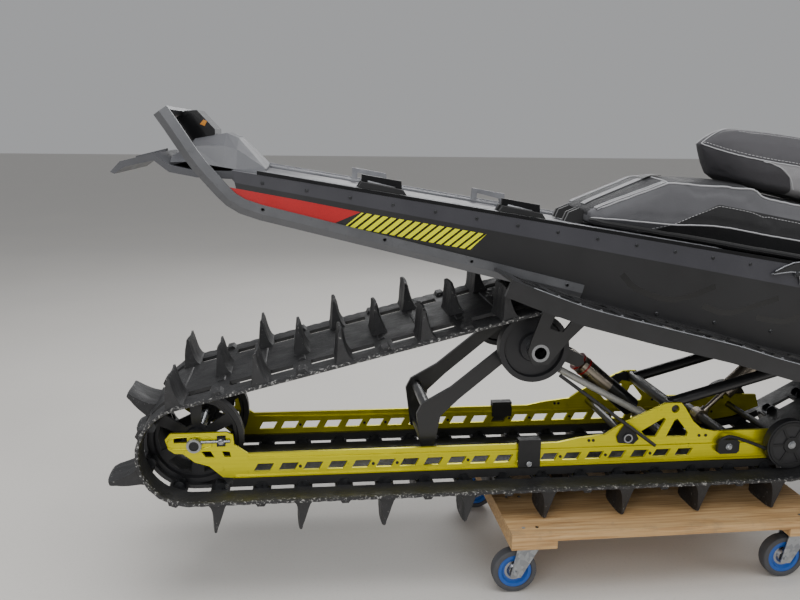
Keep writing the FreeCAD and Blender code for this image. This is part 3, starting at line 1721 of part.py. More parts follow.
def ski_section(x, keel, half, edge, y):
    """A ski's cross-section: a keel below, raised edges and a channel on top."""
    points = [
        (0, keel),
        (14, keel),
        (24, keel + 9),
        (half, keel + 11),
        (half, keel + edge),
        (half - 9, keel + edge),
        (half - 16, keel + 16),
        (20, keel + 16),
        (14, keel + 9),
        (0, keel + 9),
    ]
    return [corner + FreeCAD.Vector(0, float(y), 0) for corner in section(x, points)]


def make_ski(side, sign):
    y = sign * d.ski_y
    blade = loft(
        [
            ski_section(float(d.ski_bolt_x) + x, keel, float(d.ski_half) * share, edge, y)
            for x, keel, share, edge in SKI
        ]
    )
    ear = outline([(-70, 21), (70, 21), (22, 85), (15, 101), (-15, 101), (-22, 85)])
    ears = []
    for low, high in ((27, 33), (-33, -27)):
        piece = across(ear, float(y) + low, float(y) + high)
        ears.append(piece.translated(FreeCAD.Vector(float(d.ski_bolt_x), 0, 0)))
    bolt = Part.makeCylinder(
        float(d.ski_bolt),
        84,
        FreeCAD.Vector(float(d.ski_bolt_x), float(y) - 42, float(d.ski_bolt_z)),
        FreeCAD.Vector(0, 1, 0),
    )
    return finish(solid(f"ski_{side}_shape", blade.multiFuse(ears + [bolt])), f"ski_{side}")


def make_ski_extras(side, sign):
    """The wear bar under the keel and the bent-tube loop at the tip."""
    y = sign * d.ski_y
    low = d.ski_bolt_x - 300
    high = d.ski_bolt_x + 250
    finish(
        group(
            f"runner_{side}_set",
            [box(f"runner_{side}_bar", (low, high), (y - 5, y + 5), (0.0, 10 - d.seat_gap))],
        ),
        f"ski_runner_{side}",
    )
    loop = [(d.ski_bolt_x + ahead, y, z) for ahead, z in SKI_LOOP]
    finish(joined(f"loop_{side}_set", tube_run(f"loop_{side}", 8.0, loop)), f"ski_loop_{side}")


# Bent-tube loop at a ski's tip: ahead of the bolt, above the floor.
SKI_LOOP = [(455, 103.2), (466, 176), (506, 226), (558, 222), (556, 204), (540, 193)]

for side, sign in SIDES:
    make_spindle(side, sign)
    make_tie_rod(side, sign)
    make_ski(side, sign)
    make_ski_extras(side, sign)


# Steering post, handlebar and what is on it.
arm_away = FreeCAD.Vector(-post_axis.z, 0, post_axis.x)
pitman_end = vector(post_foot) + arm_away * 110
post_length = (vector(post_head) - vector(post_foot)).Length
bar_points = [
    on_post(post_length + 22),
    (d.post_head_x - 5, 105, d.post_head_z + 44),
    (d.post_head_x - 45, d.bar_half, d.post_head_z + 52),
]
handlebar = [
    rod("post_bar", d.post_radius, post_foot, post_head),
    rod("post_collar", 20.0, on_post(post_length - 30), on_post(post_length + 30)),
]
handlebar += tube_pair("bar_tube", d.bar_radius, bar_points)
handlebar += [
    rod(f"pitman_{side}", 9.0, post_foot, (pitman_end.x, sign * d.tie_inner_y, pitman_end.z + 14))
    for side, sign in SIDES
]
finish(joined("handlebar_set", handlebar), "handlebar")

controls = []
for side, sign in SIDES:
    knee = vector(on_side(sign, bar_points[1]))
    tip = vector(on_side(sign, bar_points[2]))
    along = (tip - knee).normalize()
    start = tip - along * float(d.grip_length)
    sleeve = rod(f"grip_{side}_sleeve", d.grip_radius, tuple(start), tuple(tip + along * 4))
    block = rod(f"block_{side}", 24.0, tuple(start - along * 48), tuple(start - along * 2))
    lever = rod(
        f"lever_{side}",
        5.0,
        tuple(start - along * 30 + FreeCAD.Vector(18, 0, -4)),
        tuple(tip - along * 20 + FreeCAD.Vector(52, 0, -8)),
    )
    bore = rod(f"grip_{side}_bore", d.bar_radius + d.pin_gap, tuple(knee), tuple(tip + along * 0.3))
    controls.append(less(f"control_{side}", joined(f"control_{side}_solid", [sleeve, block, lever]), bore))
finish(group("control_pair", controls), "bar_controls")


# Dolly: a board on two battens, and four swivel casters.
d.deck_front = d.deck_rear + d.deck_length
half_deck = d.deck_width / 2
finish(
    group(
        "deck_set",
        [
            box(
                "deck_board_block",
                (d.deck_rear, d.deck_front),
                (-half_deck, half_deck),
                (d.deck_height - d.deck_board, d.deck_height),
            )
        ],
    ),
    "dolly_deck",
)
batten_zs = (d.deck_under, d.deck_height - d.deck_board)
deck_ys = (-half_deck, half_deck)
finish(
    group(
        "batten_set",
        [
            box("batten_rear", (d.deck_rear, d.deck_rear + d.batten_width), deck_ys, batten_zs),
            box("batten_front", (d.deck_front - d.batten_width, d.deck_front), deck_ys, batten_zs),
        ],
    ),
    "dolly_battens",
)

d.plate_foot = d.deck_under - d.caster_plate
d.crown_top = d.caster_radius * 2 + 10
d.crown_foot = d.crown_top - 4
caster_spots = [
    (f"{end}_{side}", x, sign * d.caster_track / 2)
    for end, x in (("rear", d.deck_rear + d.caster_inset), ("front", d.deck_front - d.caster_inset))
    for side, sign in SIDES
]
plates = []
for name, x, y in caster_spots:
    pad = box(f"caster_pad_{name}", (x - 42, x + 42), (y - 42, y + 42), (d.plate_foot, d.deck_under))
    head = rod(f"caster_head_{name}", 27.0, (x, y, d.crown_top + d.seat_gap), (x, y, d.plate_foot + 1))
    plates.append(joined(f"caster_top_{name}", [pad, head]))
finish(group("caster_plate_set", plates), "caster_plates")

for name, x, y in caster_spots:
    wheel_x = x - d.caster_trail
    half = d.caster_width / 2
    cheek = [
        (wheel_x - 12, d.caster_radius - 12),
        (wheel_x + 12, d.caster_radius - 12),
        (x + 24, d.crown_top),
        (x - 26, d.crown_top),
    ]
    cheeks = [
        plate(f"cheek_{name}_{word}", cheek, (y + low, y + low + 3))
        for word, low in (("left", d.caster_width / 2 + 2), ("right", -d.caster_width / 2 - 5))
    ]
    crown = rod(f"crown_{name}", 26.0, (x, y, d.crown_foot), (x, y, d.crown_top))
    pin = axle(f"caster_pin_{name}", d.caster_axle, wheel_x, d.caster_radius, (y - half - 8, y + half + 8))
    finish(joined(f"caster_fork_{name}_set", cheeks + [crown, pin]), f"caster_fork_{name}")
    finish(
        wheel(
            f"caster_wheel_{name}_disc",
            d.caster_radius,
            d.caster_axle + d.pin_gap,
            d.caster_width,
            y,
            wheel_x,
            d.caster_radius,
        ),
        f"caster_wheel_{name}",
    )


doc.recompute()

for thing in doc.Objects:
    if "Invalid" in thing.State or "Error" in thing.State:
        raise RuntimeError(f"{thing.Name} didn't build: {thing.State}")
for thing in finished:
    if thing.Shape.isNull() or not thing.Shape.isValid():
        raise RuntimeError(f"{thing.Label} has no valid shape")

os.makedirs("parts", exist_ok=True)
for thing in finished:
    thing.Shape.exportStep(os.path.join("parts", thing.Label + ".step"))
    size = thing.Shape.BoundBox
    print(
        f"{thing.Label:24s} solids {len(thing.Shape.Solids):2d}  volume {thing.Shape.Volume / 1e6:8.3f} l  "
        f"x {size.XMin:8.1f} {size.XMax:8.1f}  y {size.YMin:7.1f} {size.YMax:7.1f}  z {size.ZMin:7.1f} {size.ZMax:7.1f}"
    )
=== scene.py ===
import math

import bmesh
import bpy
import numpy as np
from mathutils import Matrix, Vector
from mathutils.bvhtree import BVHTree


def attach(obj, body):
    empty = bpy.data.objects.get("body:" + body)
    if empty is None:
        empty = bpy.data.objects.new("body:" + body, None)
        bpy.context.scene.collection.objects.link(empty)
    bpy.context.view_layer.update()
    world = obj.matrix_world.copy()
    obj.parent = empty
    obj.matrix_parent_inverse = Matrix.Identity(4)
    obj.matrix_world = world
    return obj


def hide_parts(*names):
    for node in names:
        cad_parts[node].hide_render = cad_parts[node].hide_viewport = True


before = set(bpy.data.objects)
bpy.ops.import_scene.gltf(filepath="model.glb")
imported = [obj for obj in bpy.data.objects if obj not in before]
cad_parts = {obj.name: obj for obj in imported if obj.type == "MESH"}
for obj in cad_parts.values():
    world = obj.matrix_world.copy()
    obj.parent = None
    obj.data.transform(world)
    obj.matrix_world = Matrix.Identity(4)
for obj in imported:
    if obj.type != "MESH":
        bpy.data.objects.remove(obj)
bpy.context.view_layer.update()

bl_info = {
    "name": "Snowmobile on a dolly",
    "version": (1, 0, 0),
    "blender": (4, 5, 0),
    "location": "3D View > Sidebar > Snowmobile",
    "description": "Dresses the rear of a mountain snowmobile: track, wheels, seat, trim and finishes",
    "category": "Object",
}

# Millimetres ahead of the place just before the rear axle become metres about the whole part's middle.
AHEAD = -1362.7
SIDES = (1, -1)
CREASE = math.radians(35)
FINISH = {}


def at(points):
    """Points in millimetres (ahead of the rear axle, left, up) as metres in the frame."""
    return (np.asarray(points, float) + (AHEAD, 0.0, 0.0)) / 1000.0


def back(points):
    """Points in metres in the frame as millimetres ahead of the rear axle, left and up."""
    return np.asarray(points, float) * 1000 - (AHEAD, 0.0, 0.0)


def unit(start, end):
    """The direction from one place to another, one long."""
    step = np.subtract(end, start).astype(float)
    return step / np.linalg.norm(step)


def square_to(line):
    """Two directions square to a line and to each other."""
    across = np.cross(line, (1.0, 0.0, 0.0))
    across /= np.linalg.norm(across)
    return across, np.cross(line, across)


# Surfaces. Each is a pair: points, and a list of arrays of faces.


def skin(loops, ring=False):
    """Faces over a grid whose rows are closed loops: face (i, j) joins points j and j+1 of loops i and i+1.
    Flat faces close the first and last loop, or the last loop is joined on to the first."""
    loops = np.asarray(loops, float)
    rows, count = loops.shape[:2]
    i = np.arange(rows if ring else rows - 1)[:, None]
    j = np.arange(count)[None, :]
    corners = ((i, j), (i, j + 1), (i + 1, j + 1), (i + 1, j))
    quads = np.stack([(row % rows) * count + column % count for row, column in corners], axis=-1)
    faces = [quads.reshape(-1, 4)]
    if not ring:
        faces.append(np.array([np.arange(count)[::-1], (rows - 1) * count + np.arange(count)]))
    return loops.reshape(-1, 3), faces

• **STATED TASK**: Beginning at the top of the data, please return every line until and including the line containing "return [corner +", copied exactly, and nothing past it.

• **PROBLEM SOLUTION**:
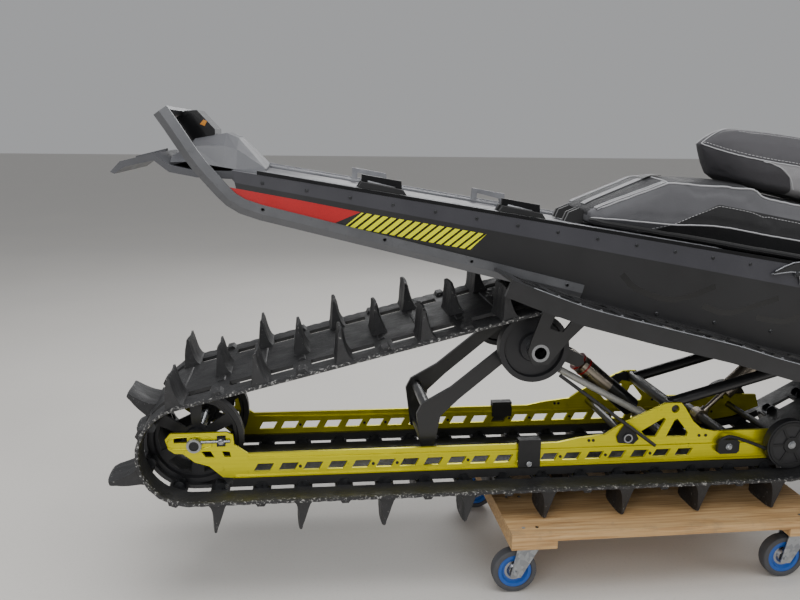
Keep writing the FreeCAD and Blender code for this image. This is part 3, starting at line 1721 of part.py. More parts follow.
def ski_section(x, keel, half, edge, y):
    """A ski's cross-section: a keel below, raised edges and a channel on top."""
    points = [
        (0, keel),
        (14, keel),
        (24, keel + 9),
        (half, keel + 11),
        (half, keel + edge),
        (half - 9, keel + edge),
        (half - 16, keel + 16),
        (20, keel + 16),
        (14, keel + 9),
        (0, keel + 9),
    ]
    return [corner + FreeCAD.Vector(0, float(y), 0) for corner in section(x, points)]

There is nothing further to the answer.